→ **What you are asked to do**
In the material below, find every line with "handed" and pull it out.

→ **The records**
——

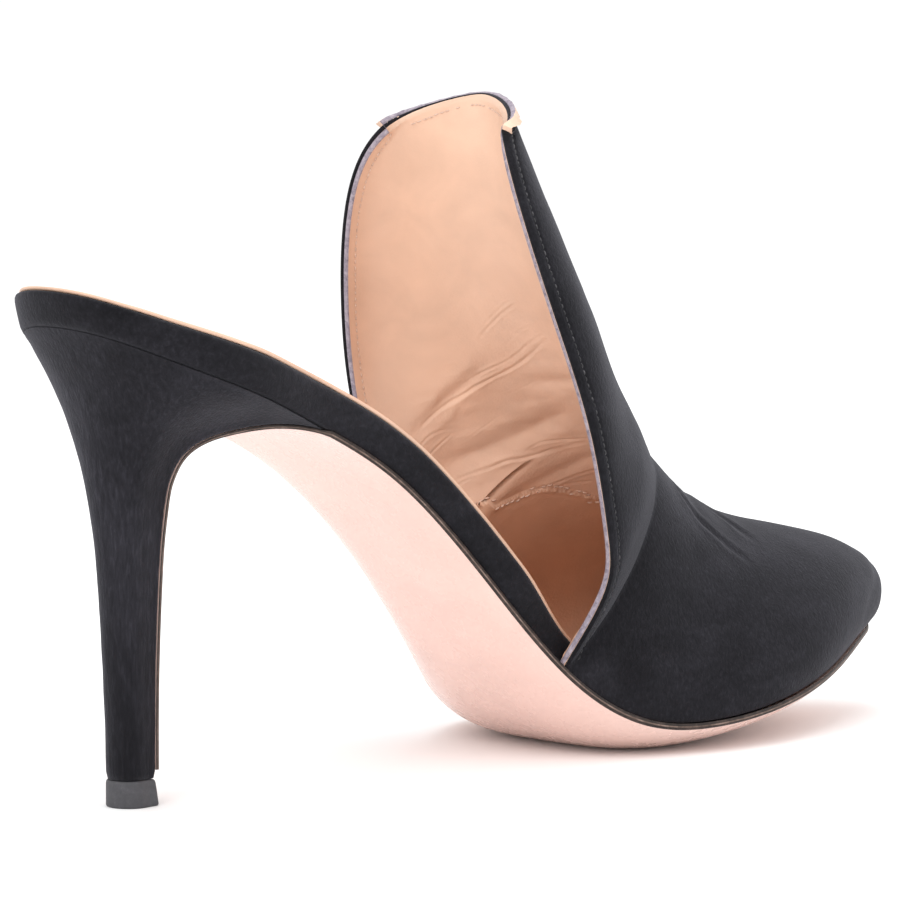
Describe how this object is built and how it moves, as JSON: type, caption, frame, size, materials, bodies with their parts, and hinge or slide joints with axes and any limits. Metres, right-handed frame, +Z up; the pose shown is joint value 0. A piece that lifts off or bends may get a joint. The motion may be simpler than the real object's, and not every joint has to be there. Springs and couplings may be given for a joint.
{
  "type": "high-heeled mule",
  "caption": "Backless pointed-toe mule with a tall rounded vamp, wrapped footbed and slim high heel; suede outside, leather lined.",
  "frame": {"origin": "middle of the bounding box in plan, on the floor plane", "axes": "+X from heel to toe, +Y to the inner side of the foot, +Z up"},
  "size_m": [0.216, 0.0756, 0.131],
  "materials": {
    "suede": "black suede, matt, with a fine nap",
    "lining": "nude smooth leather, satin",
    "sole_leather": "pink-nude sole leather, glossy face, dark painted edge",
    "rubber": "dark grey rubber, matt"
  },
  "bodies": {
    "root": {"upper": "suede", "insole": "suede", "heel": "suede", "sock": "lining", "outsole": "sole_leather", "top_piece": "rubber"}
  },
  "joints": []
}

——

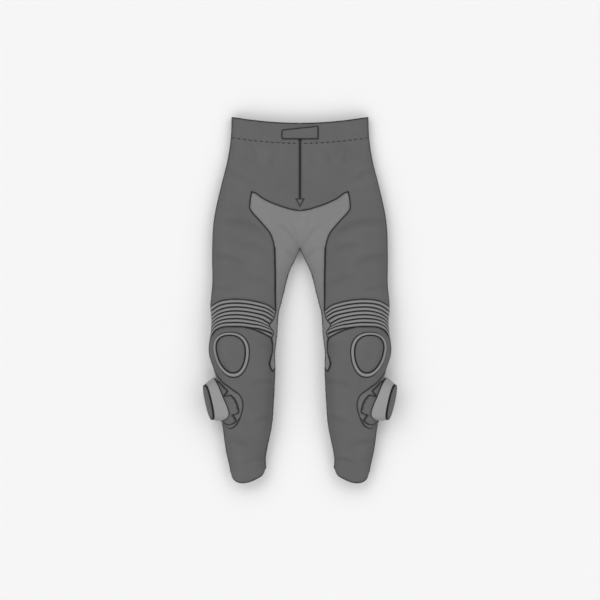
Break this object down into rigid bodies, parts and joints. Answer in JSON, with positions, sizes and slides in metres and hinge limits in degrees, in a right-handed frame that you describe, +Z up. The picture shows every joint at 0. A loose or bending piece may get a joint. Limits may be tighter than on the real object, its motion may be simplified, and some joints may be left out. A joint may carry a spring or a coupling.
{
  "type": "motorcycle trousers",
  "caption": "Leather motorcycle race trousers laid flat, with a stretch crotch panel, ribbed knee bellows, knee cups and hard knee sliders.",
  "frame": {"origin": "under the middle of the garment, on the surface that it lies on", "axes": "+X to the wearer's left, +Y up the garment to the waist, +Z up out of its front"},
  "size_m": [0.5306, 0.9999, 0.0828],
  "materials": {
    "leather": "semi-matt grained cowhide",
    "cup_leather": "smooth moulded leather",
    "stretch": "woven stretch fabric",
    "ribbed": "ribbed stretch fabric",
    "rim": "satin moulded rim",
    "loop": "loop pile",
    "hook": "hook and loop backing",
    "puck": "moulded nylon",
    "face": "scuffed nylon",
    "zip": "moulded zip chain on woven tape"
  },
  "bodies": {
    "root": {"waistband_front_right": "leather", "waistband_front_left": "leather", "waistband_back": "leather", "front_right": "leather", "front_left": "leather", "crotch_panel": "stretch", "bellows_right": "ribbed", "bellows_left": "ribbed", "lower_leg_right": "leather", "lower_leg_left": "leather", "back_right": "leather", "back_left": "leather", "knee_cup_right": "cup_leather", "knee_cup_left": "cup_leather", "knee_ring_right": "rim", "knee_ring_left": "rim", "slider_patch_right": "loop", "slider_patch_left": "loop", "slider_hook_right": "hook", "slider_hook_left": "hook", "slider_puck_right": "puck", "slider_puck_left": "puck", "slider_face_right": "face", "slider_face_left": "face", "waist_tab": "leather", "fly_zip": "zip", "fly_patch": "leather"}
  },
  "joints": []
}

——

→ **Solution to the exercise**
Describe how this object is built and how it moves, as JSON: type, caption, frame, size, materials, bodies with their parts, and hinge or slide joints with axes and any limits. Metres, right-handed frame, +Z up; the pose shown is joint value 0. A piece that lifts off or bends may get a joint. The motion may be simpler than the real object's, and not every joint has to be there. Springs and couplings may be given for a joint.
Break this object down into rigid bodies, parts and joints. Answer in JSON, with positions, sizes and slides in metres and hinge limits in degrees, in a right-handed frame that you describe, +Z up. The picture shows every joint at 0. A loose or bending piece may get a joint. Limits may be tighter than on the real object, its motion may be simplified, and some joints may be left out. A joint may carry a spring or a coupling.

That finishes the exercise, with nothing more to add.